↓↓↓
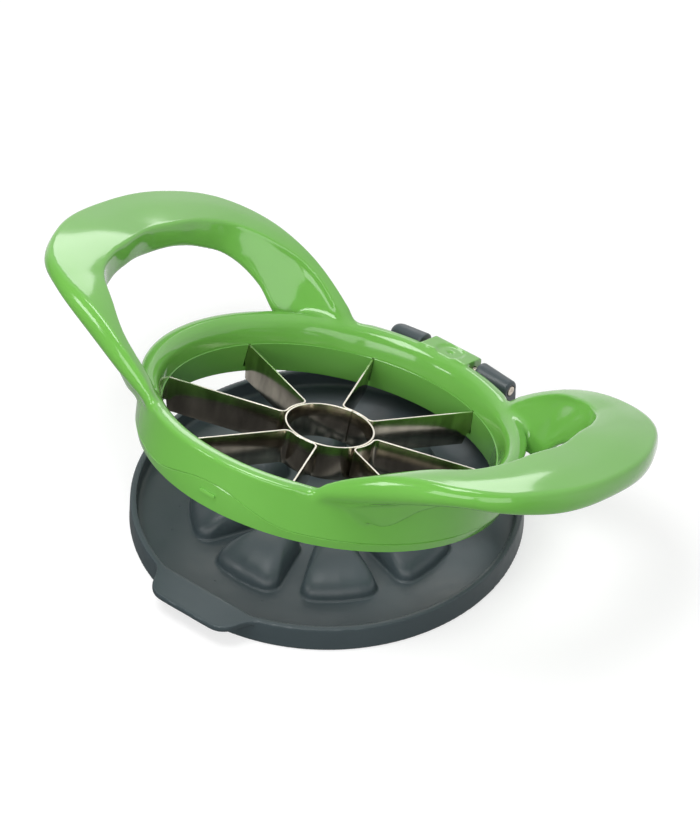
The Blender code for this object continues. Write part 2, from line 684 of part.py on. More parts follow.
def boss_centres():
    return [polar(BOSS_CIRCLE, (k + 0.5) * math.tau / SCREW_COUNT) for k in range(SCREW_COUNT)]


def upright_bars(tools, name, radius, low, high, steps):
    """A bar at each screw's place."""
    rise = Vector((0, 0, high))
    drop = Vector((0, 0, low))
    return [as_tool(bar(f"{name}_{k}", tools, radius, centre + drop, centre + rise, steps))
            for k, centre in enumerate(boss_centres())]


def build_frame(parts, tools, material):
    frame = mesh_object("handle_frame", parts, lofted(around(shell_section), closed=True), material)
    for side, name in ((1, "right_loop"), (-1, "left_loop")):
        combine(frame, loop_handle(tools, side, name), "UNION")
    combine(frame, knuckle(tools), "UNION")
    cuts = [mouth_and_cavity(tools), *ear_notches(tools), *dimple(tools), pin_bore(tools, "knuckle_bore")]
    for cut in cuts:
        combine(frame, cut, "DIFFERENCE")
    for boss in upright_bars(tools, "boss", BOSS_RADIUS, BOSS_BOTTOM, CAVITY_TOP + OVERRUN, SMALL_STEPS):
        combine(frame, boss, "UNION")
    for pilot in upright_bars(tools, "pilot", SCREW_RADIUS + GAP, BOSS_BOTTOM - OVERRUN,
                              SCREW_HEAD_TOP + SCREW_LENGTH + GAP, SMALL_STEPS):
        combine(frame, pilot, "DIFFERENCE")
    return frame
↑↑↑
Objective: Please repeat the listing above in full and exactly.

Answer to the exercise:
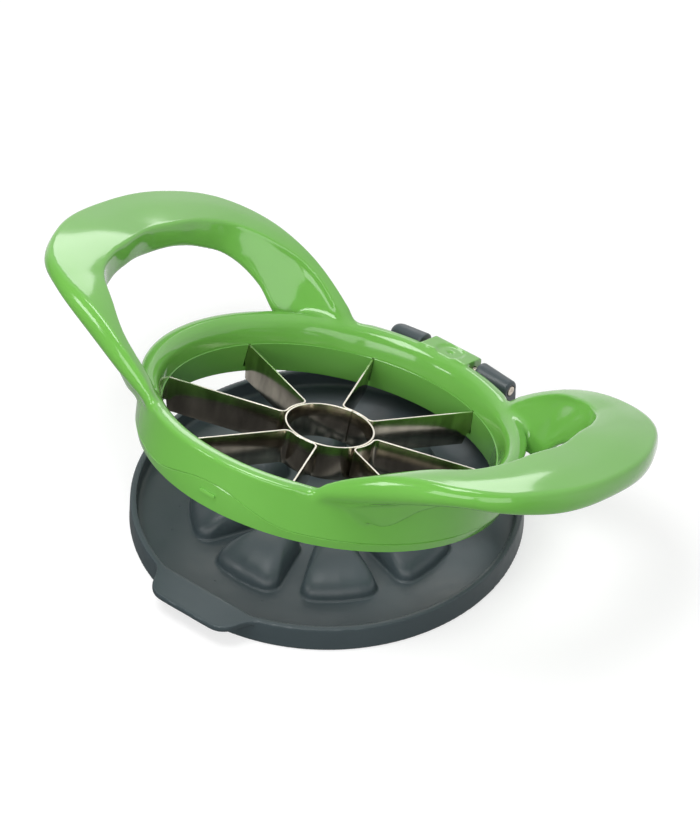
The Blender code for this object continues. Write part 2, from line 684 of part.py on. More parts follow.
def boss_centres():
    return [polar(BOSS_CIRCLE, (k + 0.5) * math.tau / SCREW_COUNT) for k in range(SCREW_COUNT)]


def upright_bars(tools, name, radius, low, high, steps):
    """A bar at each screw's place."""
    rise = Vector((0, 0, high))
    drop = Vector((0, 0, low))
    return [as_tool(bar(f"{name}_{k}", tools, radius, centre + drop, centre + rise, steps))
            for k, centre in enumerate(boss_centres())]


def build_frame(parts, tools, material):
    frame = mesh_object("handle_frame", parts, lofted(around(shell_section), closed=True), material)
    for side, name in ((1, "right_loop"), (-1, "left_loop")):
        combine(frame, loop_handle(tools, side, name), "UNION")
    combine(frame, knuckle(tools), "UNION")
    cuts = [mouth_and_cavity(tools), *ear_notches(tools), *dimple(tools), pin_bore(tools, "knuckle_bore")]
    for cut in cuts:
        combine(frame, cut, "DIFFERENCE")
    for boss in upright_bars(tools, "boss", BOSS_RADIUS, BOSS_BOTTOM, CAVITY_TOP + OVERRUN, SMALL_STEPS):
        combine(frame, boss, "UNION")
    for pilot in upright_bars(tools, "pilot", SCREW_RADIUS + GAP, BOSS_BOTTOM - OVERRUN,
                              SCREW_HEAD_TOP + SCREW_LENGTH + GAP, SMALL_STEPS):
        combine(frame, pilot, "DIFFERENCE")
    return frame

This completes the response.